To process all PDFs in all subdirectories recursively, replace the for loop with:

for /r "!sourceDir!" %%f in (*.pdf) do (
pdftotext -layout -q -enc UTF-8 "%%f" "!destDir!\%%~nf.txt"
)

Why Convert a PDF to Text?

  1. Automated Searching: You can't use FINDSTR (the native grep-like search in Batch) on a PDF. By converting a folder of 500 reports to .txt, you can instantly FINDSTR "Account 54321" *.txt.
  2. Data Extraction: Extracting line items, totals, or metadata from recurring system-generated PDFs (like billing statements) to feed an SQL database.
  3. Archiving: Reducing the storage footprint when only the textual content of a document matters (e.g., long e-discovery or compliance log reports).

Important Considerations

Scanned PDFs

pdftotext extracts the embedded text layer from the PDF. If the PDF consists of scanned images (pictures of text), the utility will export an empty or near-empty file.
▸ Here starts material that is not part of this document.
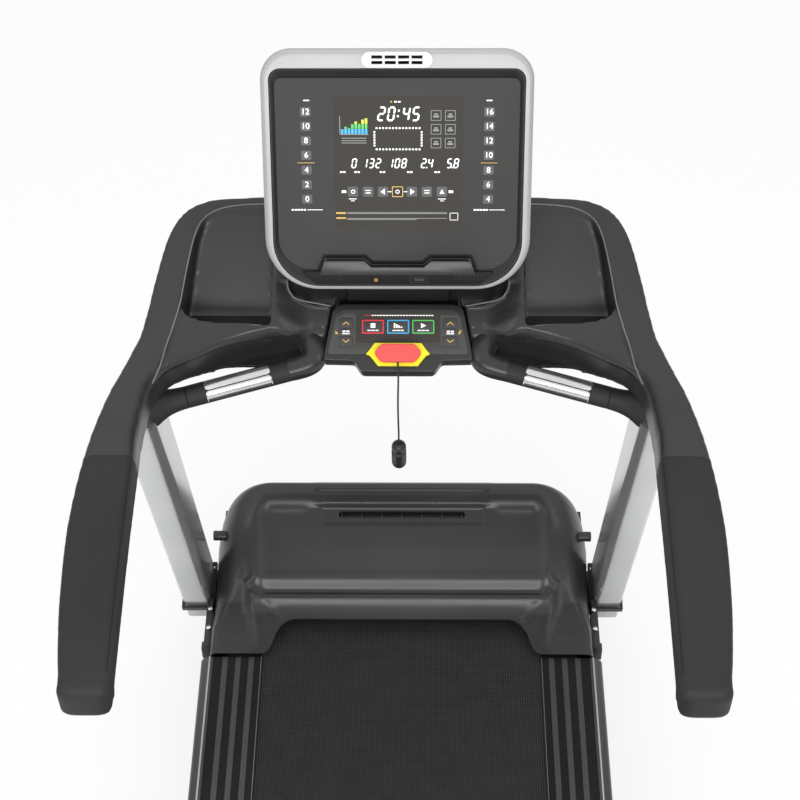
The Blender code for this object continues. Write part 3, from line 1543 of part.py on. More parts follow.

In this case, you need an OCR (Optical Character Recognition) tool like Tesseract instead.

Password Protected PDFs

For encrypted or password protected PDFs, use the password flags:

  • -opw password for owner password
  • -upw password for user password
pdftotext -upw "MyPassword123" "protected.pdf" "output.txt"
Unicode and Encoding

Always add the -enc UTF-8 flag to properly handle foreign characters, copyright symbols, smart quotes, and other special characters. Without this flag, the default encoding may produce garbled output for non-ASCII text.

Post-Conversion Searching

The most common reason to convert PDFs to text is to enable searching. After conversion you can use Batch's native findstr to search across all documents:

:: Search all converted text files for "Account 54321"
findstr /i /s "Account 54321" "!destDir!\*.txt"

Conclusion

Converting PDFs to text serves as a vital preliminary step before unleashing the power of text parsing and string manipulation within Batch. While you must rely on a third-party binary like Poppler's pdftotext, integrating it into a FOR loop provides the heavy-lifting capability to process hundreds of documents silently and reliably. This opens up automated auditing, index searching, and pipeline ingestion for otherwise opaque file formats.